Defying pre-election polls, a virulently nationalist party, Ata-Zhurt, or Fatherland, emerged as the top vote getter among the five parties that will seat representatives in Kyrgyzstan's new parliament.

Next month, under a new constitution, Kyrgyzstan is to become Central Asia's first parliamentary democracy. But Fatherland, and a pro-Russia party that did surprisingly well, Ar-Namys, campaigned for taking the nation back to a presidential system.

That is the murky picture that emerged after the nation's two pro-government parties, the Social Democrats and Ata Meken, performed surprisingly poorly.

As politicians start bargaining to forge a ruling coalition, the kingmaker role may be played by Respublika, a new force. The party's founder, Omurbek Babanov, a businessman, met last month with Russian Prime Minister Vladimir Putin.

How the election went

With the shape of Kyrgyzstan's government expected to be a work in progress for weeks, authorities preferred to talk about the conduct of Sunday's voting.

Interim President Roza Otunbayeva posted a video message on her website that hailed the election.
She said, across this mountainous land Kyrgyz people "without pressure, without dictates, without any kind of run-around or machination, voted for those parties which they consider to be the strongest."

Breaking with the region's political tradition of rigged elections, Kyrgyzstan, she said, held "free, democratic and open elections".

This assessment was largely shared by an election monitoring group from the Organization for Security and Cooperation in Europe.

"Fundamental freedoms, including the right of assembly, association, and expression, were generally respected," Norwegian parliamentarian, Martin Hoglund, who led the group, said. "I have observed a number of elections in Central Asia over the past years.
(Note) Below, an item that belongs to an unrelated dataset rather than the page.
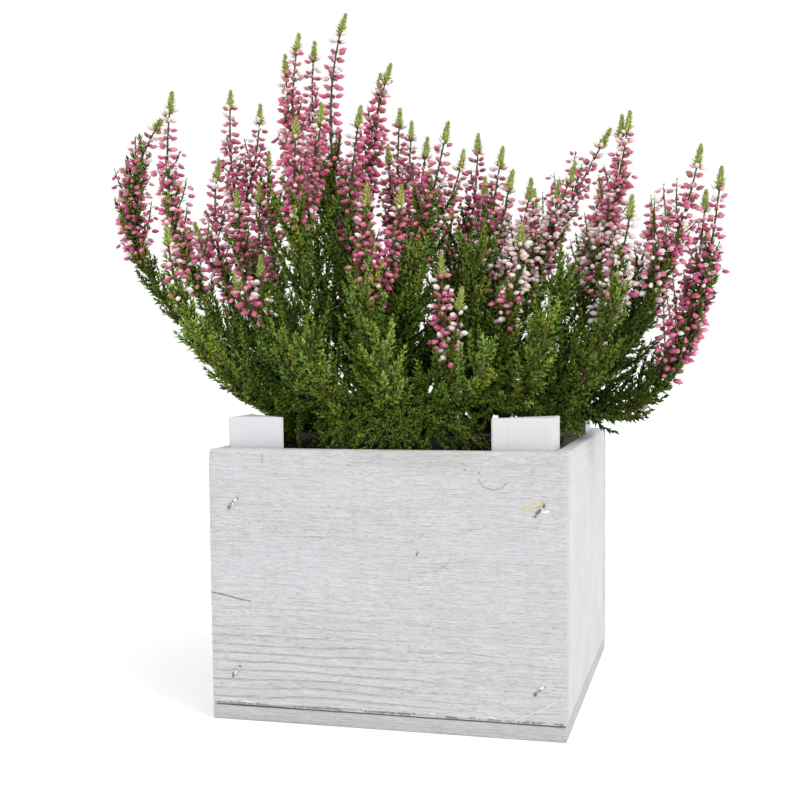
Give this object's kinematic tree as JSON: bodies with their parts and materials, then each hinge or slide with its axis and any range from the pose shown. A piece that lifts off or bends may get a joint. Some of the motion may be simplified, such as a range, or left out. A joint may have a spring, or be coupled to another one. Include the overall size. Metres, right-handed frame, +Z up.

I must say, this is election in Central Asia that I have been to, where I could not predict the outcome. And I believe this election reflected the will of the people of the Kyrgyz Republic.''

The observer group, part of about 500 foreign monitors who fanned out across the nation on Sunday, said voting was hampered by outdated voting lists. The observers also cited the inability of some Uzbeks to vote in southern Kyrgyzstan because they had lost their documents in ethnic violence last June.

Vote manipulation?


About 57 percent of voters turned out across the nation. Surprisingly, Osh, the center of last summer's ethnic violence, reported the nation's highest turnout at 66 percent.

One American poll watcher in Osh, who asked not to be named, said that authorities there manipulated voting to favor the nationalist Fatherland Party. He said it was odd that in one Uzbek majority district, the votes went heavily to the Fatherland Party, a group whose leader has said Uzbeks should never enjoy equal rights with Kyrgyz.

With 95 percent of the vote counted, the only area with incomplete results was a heavily Uzbek area in the south.

Despite the irregularities, the election took place without violence. And it appears the results will be largely accepted without violence.

Most political leaders are now behind closed doors, having shifted their energies to negotiating a ruling coalition in the 120-member parliament that is to meet in November.